In December 2017, seven out of 10 firms were pre-qualified and issued request for proposals. They put in their bids, and two were chosen with the best bids.
Caldaza, a firm based in Lagos, was chosen as the “preferred bidder; Chris Micheal/Topwide Apeas was chosen as the “reserve bidder”.
Then minister of tourism, culture and national orientation Edem Duke wrote the presidency, under Goodluck Jonathan, to grant “anticipatory approval” to both bidders.
In another letter dated 15 May 2015 Duke, Caldaza received notification of its selection as preferred bidder.
It was to expect a formal letter of award of concession after the final ratification by the Federal Executive Council, followed by a “final negotiation and execution of concession agreement”, prompt payment of signature bonus and mobilization to site.
It was informed the President had accepted to perform “ground breaking” at the site on 21 May and to have a representative at the event.
By 7 December, Caldaza and Top Wide Apeas signed a memorandum to consolidate their separate bids. Fidelis Anosike stood for Caldaza; Senator A Okonkwo stood for Top Wide Apeas.
Caldaza it went ahead with work, setting up structures and facilities for the project before the current government came into office and “unilaterally put a wedge” in its progress, the firm’s legal counsel said in its petition to the CBN.
It has spent an estimated $5 million so far, the firm’s counsel Uche Amulu at Elias Mordi & Co tells Daily Trust.
Elias Mordi & Co authored the petition on behalf of Caldaza on 17 July to the Central Bank governor. A copy indicating it was received at the security services department of the CBN head office security was stamped 23 July.
“Our client was shocked to learn, upon coming into force of the present government that the project has been taken off her shoulders and given to a third-party company which never participated in the bidding exercise,” Amulu wrote.
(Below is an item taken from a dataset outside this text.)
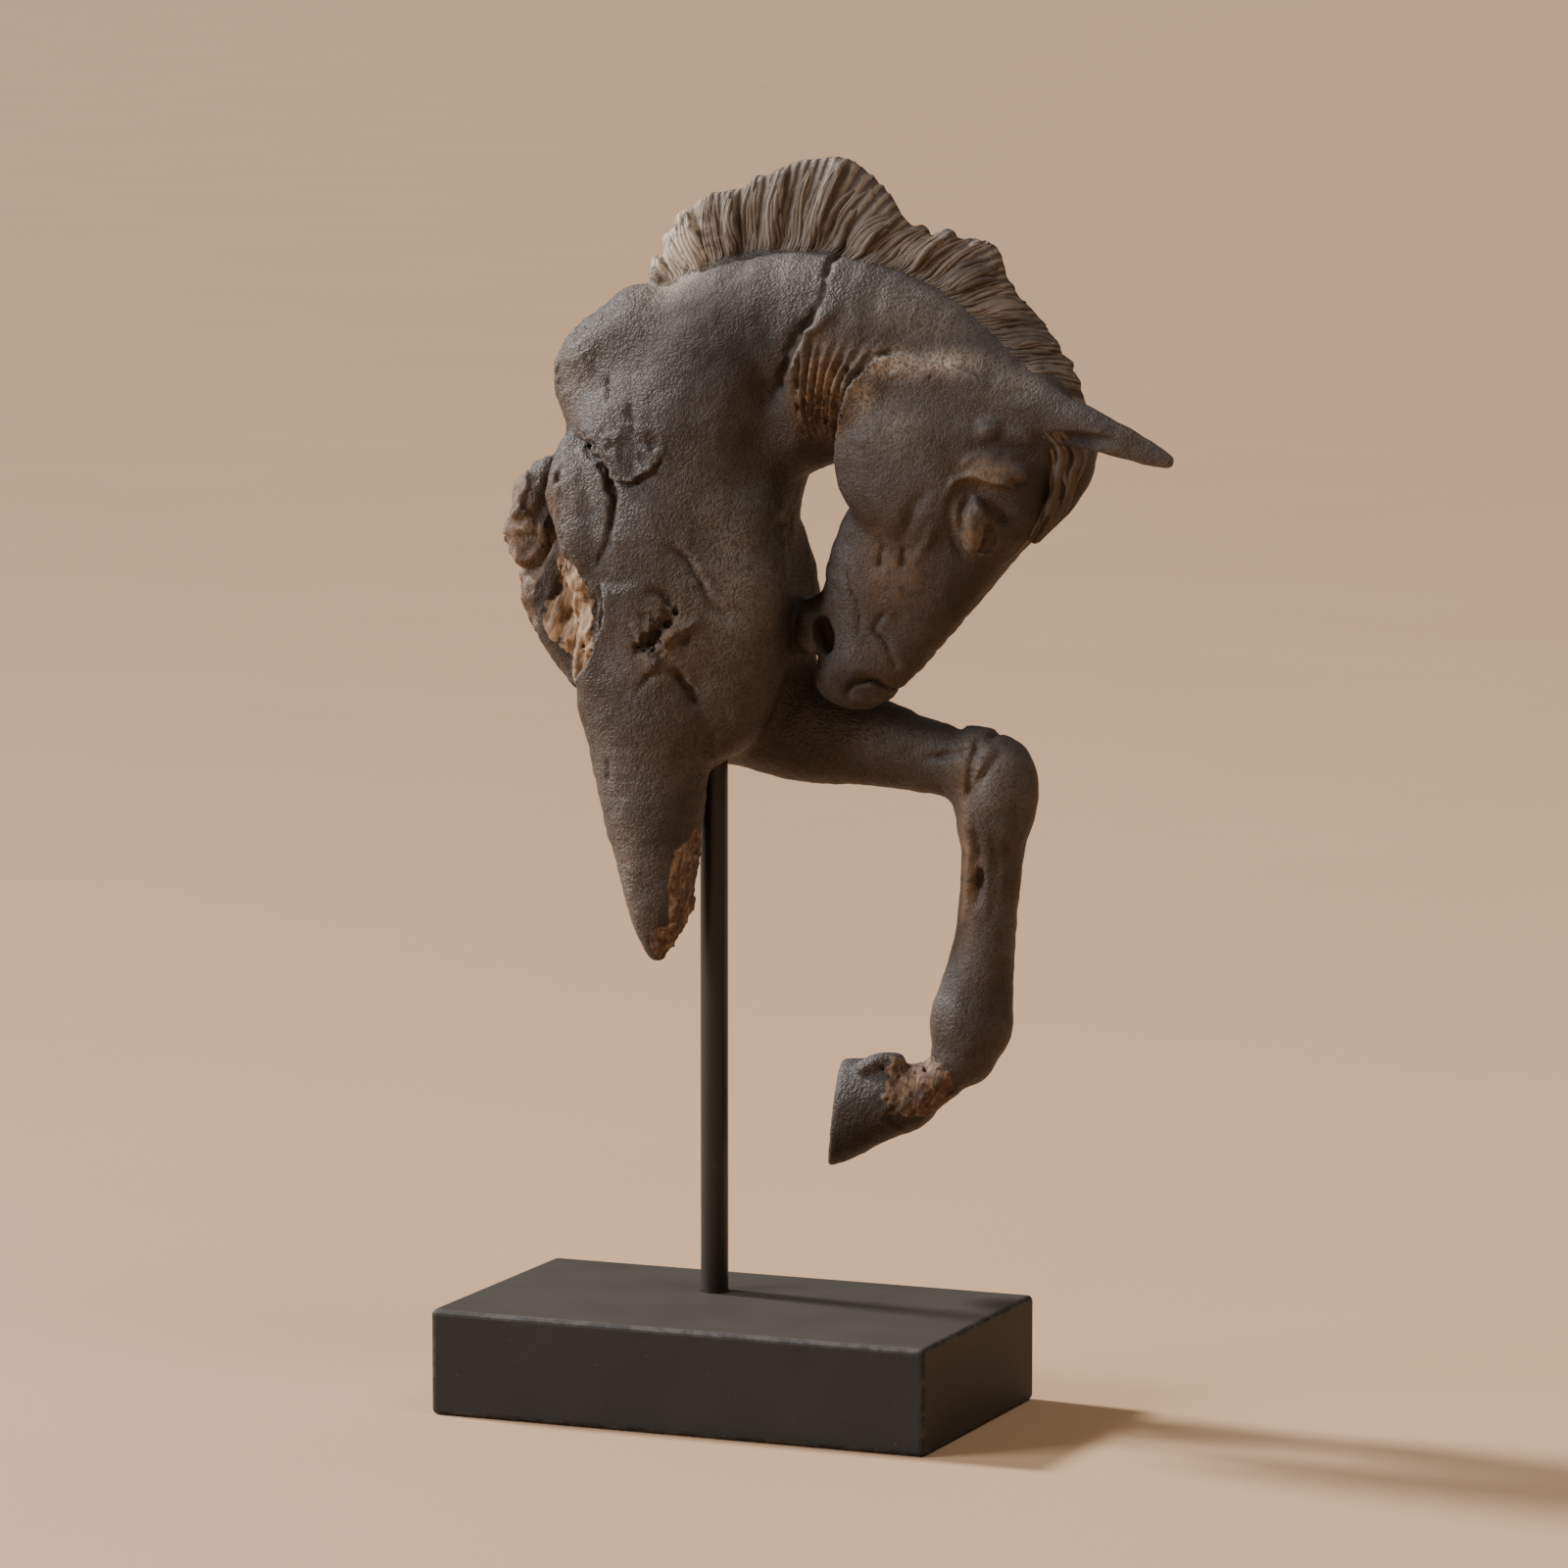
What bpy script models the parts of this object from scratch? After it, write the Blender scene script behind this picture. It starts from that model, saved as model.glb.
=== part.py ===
"""A resin fragment of a horse, held up by a thin black rod in a matt black block.

Metres, +Z up. The origin is the middle of the block's underside. The horse faces +X, and its
near side, the one with the broken foreleg, faces -Y.
"""

import math

import bmesh
import bpy
from mathutils import Matrix, Vector, noise

MM = 0.001

# Driving dimensions
BASE_LENGTH = 0.190
BASE_DEPTH = 0.1084
BASE_HEIGHT = 0.0385
BASE_EDGE = 0.0022
ROD_DIAMETER = 0.010
ROD_X = -0.0143
ROD_Y = 0.016
ROD_TOP = 0.268
ROD_IN_BASE = 0.028
ROD_CHAMFER = 0.0006
MIDPLANE_Y = 0.015
GAP = 0.0003

# How finely the casting is shaped: the flesh is fused and softened first, then the rest with it
FLESH_VOXEL = 0.0022
FLESH_SOFTENING = 16
VOXEL = 0.0016
SOFTENING = 4
CHIP_SOFTENING = 2
HORSE_TRIANGLES = 8600
RING_SIDES = 24
STEPS_PER_STATION = 4

# The limbs of the casting. A station is x, y from the mid-plane, z, the half height in the
# mid-plane and the half width across it, in millimetres.
FLESH = {
    "neck": [
        (-30, 0, 292, 38, 31), (-27, 0, 332, 43, 32), (-8, 0, 366, 42, 31), (30, 0, 379, 38, 27),
        (66, 0, 375, 32, 21), (98, 0, 359, 23, 18), (112, 0, 350, 16, 15),
    ],
    "torso": [
        (-24, 0, 345, 36, 33), (-23, 0, 314, 36, 36), (-17, 0, 284, 36, 37), (-20, 0, 256, 26, 33),
    ],
    "withers": [(-46, -6, 357, 13, 13), (-47, -4, 373, 18, 16), (-30, 0, 384, 20, 18)],
    "near_shoulder": [
        (-43, -16, 352, 15, 14), (-36, -22, 322, 26, 17), (-27, -24, 288, 29, 17), (-30, -21, 254, 25, 17),
    ],
    "far_shoulder": [
        (-50, 18, 350, 17, 15), (-34, 22, 320, 25, 17), (-22, 23, 285, 28, 17), (-14, 20, 257, 22, 17),
    ],
    "near_breast": [
        (2, -14, 322, 15, 13), (2, -16, 290, 18, 15), (-1, -15, 262, 16, 14), (-5, -14, 251, 15, 14),
    ],
    "far_breast": [(-8, 15, 322, 13, 12), (0, 17, 294, 18, 15), (-1, 16, 262, 17, 14)],
    "barrel": [
        (-54, 2, 348, 8, 18), (-65, 4, 331, 15, 23), (-71, 4, 309, 18.5, 25), (-69, 4, 292, 15, 23),
        (-60, 2, 272, 12, 19),
    ],
    "broken_foreleg": [
        (-31.5, -18, 262, 25, 22), (-31, -19, 240, 22, 20), (-29, -20, 218, 18.6, 17),
        (-27, -21, 196, 14, 13.5), (-26.2, -21, 181, 11, 11), (-27, -20, 171, 7.5, 7.5),
    ],
    "forearm": [
        (-18, 16, 250, 19, 17), (10, 19, 245, 20.5, 18), (32, 20, 240, 17, 16), (55, 20, 236.5, 14.5, 13),
        (76, 20, 233, 13, 12),
    ],
    "knee": [(82, 20, 234, 12, 12.5), (88, 20, 229, 13, 13), (87, 20, 216, 12.3, 12.5)],
    "cannon": [
        (86.5, 20, 219, 12.6, 12), (85.6, 20, 203, 11.5, 10.5), (84.3, 20, 184, 10.6, 9.5),
        (82.6, 20, 168, 11.2, 10), (80, 20, 152, 13.6, 11.5), (77.5, 20, 138, 14, 12.5),
    ],
    "fetlock": [(77.5, 20, 141, 14.2, 12.5), (75, 20, 129, 11.5, 11.5)],
}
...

“More worrisome is the wave of news and information through print and electronic media that the federal government of Nigeria through the Central Bank of Nigeria and the Bankers’ Committee have concluded plans to take over and indeed taken over, the same project which was duly awarded to our client which was driven out thereof in a Gestapo matter.
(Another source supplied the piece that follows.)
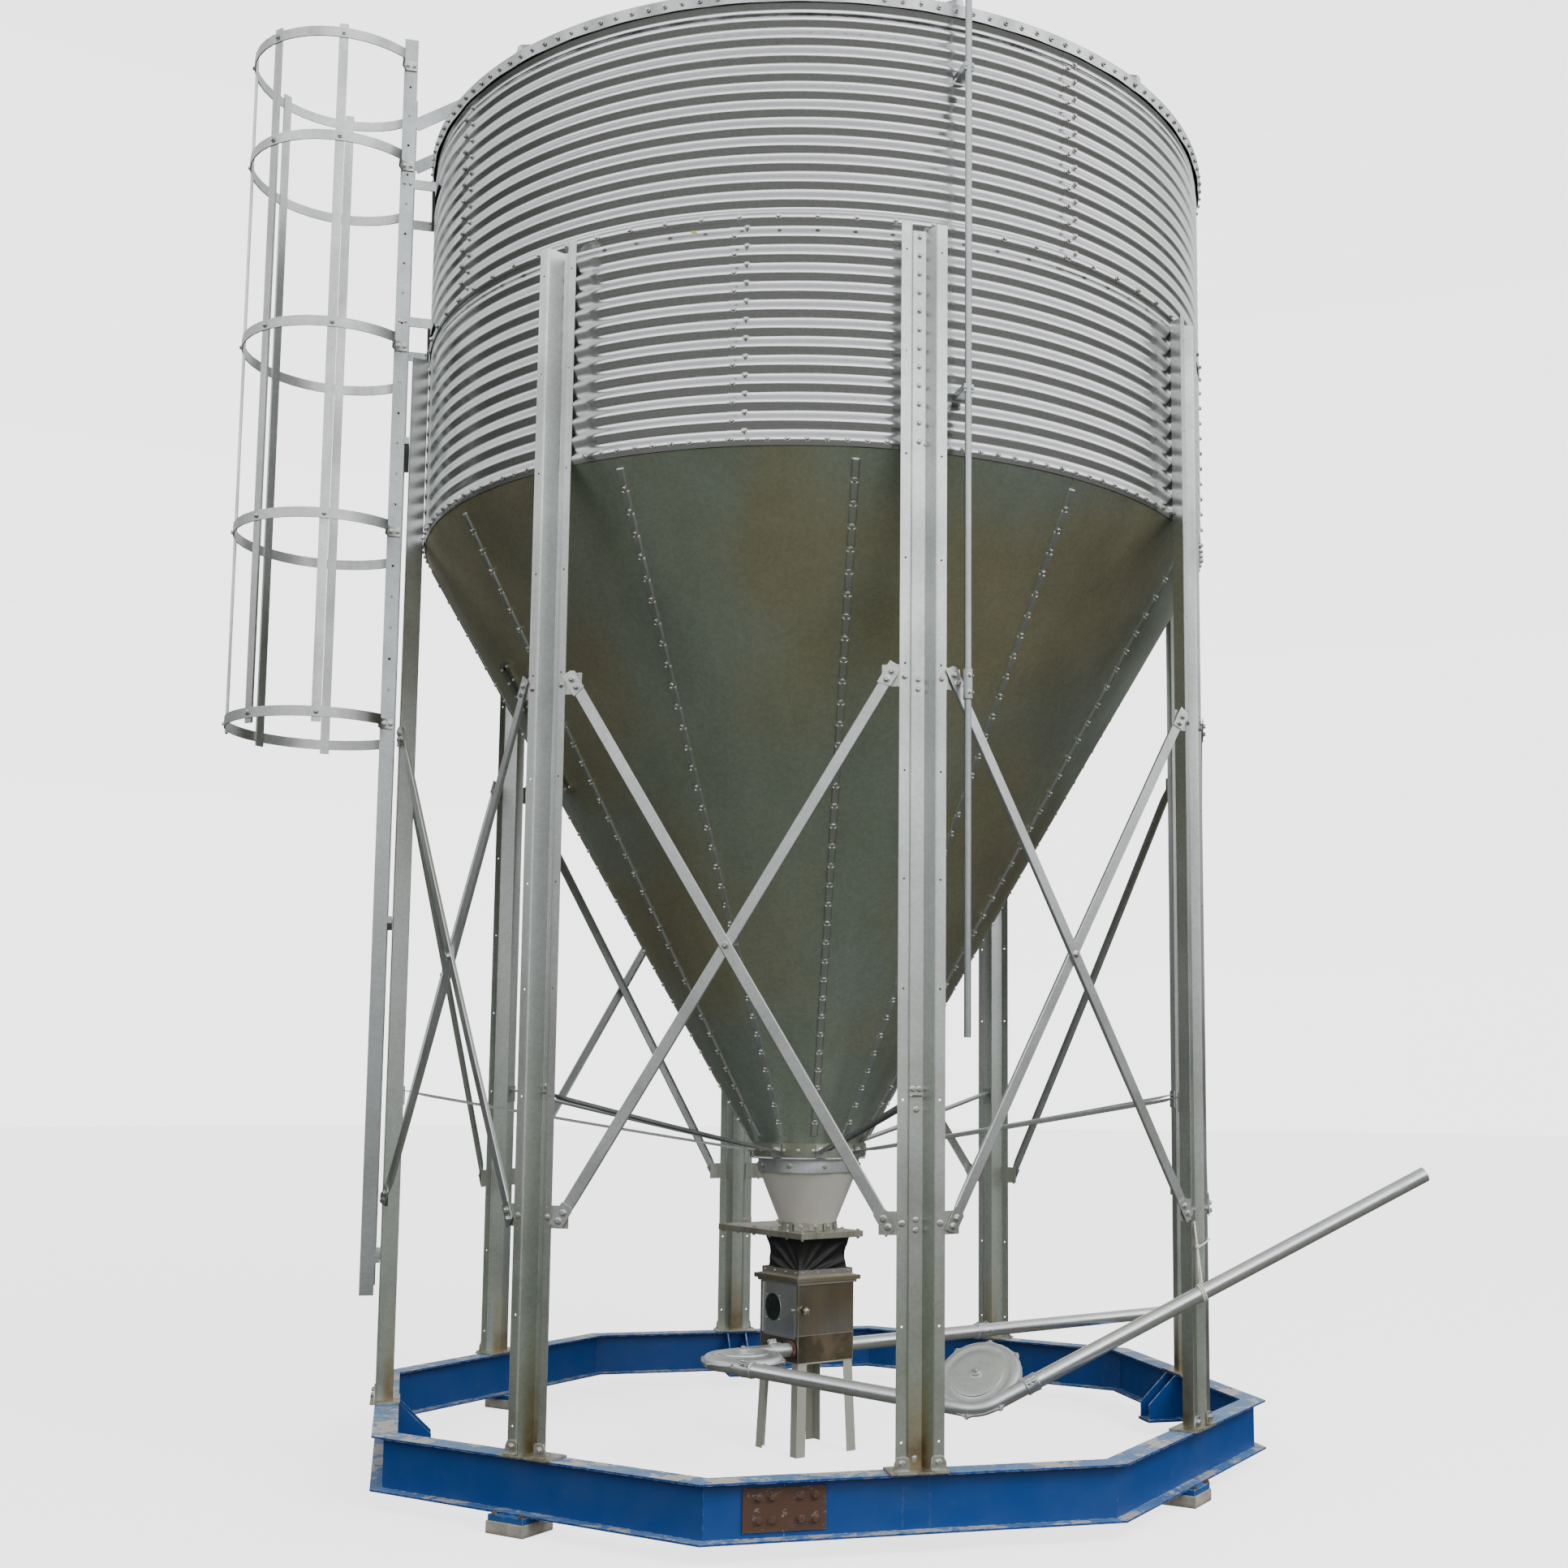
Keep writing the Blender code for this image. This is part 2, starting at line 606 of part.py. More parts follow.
def hopper():
    """Cone of four quarters of three panels, with a skirt inside the lowest corrugation. Each
    quarter is in a lower and an upper piece."""
    top_r = WALL_R - WALL_DEPTH - 2 * GAP
    low = COLLAR_TOP + GAP
    rim = RING_BOTTOM - LET_IN
    slope = atan2(rim - low, top_r - HOPPER_BOTTOM_R)
    across = HOPPER_SHEET / sin(slope)
    split_r = HOPPER_BOTTOM_R + (HOPPER_SPLIT - low) / tan(slope)
    joint = HOPPER_SPLIT + GAP
    joint_r = split_r + GAP / tan(slope)
    lower = [(split_r, HOPPER_SPLIT), (HOPPER_BOTTOM_R, low), (HOPPER_BOTTOM_R - across, low),
             (split_r - across, HOPPER_SPLIT)]
    upper = [(top_r, RING_BOTTOM + HOPPER_SKIRT), (top_r, rim), (joint_r, joint),
             (joint_r - across, joint), (top_r - across, rim + HOPPER_SHEET / 2),
             (top_r - HOPPER_SHEET, RING_BOTTOM + HOPPER_SKIRT)]
    for course, profile in (("lower", lower), ("upper", upper)):
        for number in range(4):
            start = HOPPER_FIRST_SEAM + 90.0 * number
            quarter = turned(profile, WALL_FACETS // 4, start + HOPPER_TRIM / 2,
                             90.0 - HOPPER_TRIM)
            finish(quarter, "hopper_%s_%d" % (course, number + 1), "hopper_sheet", True)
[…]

“We can confirm the assertion under this head as have learnt of suit No. FHC/L/CS/2932/2019 Topwides Apeas Lted Vs National Theatre and National Troupe of Nigeria Board & 6 Ors pending before the Honourable Justice Ayokunle Faji of the Federal High Court, Ikoyi Lagos,” Elias Mordi and Co, wrote.
Amulu says CBN has made no contact. It is uncertain whether Caldaza wants to pursue the case in court or not.
The presidency in 2015 moved from Goodluck Jonathan to Muhammadu Buhari, and the ministerial cabinet changed. The firms on the docket also changed
“The concession was first given to my client. We swooped into action,” Amulu explains to Daily Trust.
“A new sheriff came in now and chased everybody away. We didn’t even know they had given it to another entity in 2017, and they did to them what they did to us; took it away and now give it to Bankers Committee.”
The Bankers Committee is a forum for the chief executives of commercial banks and CBN department directors, chaired by the CBN governor.
It was represented, alongside the governor Godwin Emefiele and Lagos governor Babajide Sanwo-Olu, when information and culture minister Law Mohammed handed over the National Theatre and facilities for revamping and development on 12 July, in a ceremony in front of the theatre itself.
Mohammed insisted the monument was a national heritage and not being “ceded”.
Caldaza’s petition to the CBN came days after the handover. After the petition hit the news, the ministry is silent about it.
In response to Daily Trust queries on the matter, CBN’s director for corporate communication, Isaac Okorafor, said the “honourable minister of information and culture should be the person to respond to your question.”
On 28 July, Mohammed spoke on NTA to allay concerns over loss of a national monument to commerce.
It said the renovation was a partnership among the CBN, Lagos State government, and the Federal Government including ministries of information and culture, and youth and sports development.
— Fed Min of Info & Cu (@FMICNigeria) July 28, 2020
He said the partnership was opportunity to undertake the project because the paucity of funds wouldn’t have enabled the government do it in 10 years.
Instead the project is expected completed in 18 to 22 months.
- The first phase will see the Theatre restored and upgraded to its “glory days”, estimated to cost N7 billion.
- It will include upgrade of the main halls, cinema halls, conference hall, banquet hall, press hall and the bar, installation of new seats, upgrade of sanitary facilities, installation of lifts, acoustics and specialist lightings and replacement of air conditioning, lighting and plumbing.
- The second phase is the development of the adjoining fallow land at N18 billion, to include development of a purpose-built clusters to provide purpose-built clusters to provide world class facilities for Nigeria’s Creative Industry, with the clusters having four hubs: Fashion, Music, Film and Information and Technology hubs.
- The creative clusters will be supported by a multi-storey parking to accommodate 1,000 cars, a visitors’ welcome centre which will house commercial and retail facilities, as well as administration and management offices.
Caldaza can’t understand how it was kicked off the project.
In its petition, it called on the CBN governor and the attorney-general of the federation to review the steps taken by the “federal government and its agencies” and return the issue in question to “status quo” when it was awarded the concession on the fallow land of the National Theatre.
“We have overtime, searched every available records and cannot find where the selection of our client was faulted by any rightful authority and more worrisome is the way and manner the whole activities are being handled by persons our client cannot identify in the project,” its counsel wrote.
Caldaza declared its “capability, willingness and readiness” to carry, execute and hand over the project in line with agreement in that regard.
The letter was the firm’s seeking amicable resolution and credibility for the process.
But Caldaza has not ruled out legal proceedings in the absence of a resolution, and will decide shortly, according to its counsel.
“We have expended money on that contract. If they don’t want us to continue with the contract, then they pay us what we have spent,” says Amulu.
“That is the appropriate thing anybody expects a reasonable entity, human being or corporation to do. But Nigeria has a way of defying due process.”